Inevitabile che, stante la posizione cinese, l’aut aut commerciale imposto da USA e UE ad attenersi alle sanzioni decise a Washington e Bruxelles possa avere scarsa appeal al di fuori della comunità nord-atlantica.
Ciò non solo ne vanificherà gli effetti per Mosca ma accelererà quei processi di polarizzazione del mondo in due blocchi politico economici, uno con Pechino come punto di riferimento e l’altro con Washington. In tale contesto è chiaro che verrà accelerato l’emergere di soluzioni finanziarie alternative a quelle che attualmente vedono lo SWIFT (Society for Worldwide Interbank Financial Communication) come principale sistema mondiale di interscambio bancario e il Dollaro come principale moneta di riferimento internazionale.
Ma anche l’UE (già sofferente per le sanzioni alla Russia) non potrebbe oggi permettersi che la guerra commerciale avviata contro la Russia abbia un impatto sul suo interscambio commerciale con la Cina (che è oggi il primo partner commerciale dell’UE, con un interscambio di 828,11 miliardi di dollari nel 2021 ).

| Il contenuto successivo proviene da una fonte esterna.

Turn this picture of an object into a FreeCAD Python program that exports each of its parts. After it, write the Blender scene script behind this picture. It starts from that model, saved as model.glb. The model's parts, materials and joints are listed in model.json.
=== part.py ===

In conclusione, un approccio “o con noi o contro di noi” non potrà che evidenziare plasticamente il calo di credibilità della leadership politica, economica e militare USA. Leadership che era stata incontrastata dopo la fine della Guerra Fredda, ma che ormai da una decina di anni almeno mostrava segni di debolezza nei confronti del Dragone. Ragionare come se si fosse ancora l’unica superpotenza in un mondo unipolare quando i rapporti di forza sono drasticamente cambiati può rivelarsi estremamente pericoloso per Washington (e di conseguenza per i suoi più fedeli Alleati europei)
Infine, se le sanzioni si prefiggono di portare ad un regime change (come inequivocabilmente dovrebbero prefiggersi a meno che tendano a colpire l’economia europea) occorre notare come un tale risultato non sia mai stato conseguito con le sanzioni economiche (si pensi a Iran o Nord Corea o Venezuela o anche a quelle imposte all’Italia nel 1935). Anzi il risultato è stato spesso di esacerbare la sensazione di accerchiamento della nazione che le subisce. Sensazione che i regimi autoritari sanno come sfruttare a proprio vantaggio.
Insomma, le prospettive "non appaiono favorevoli".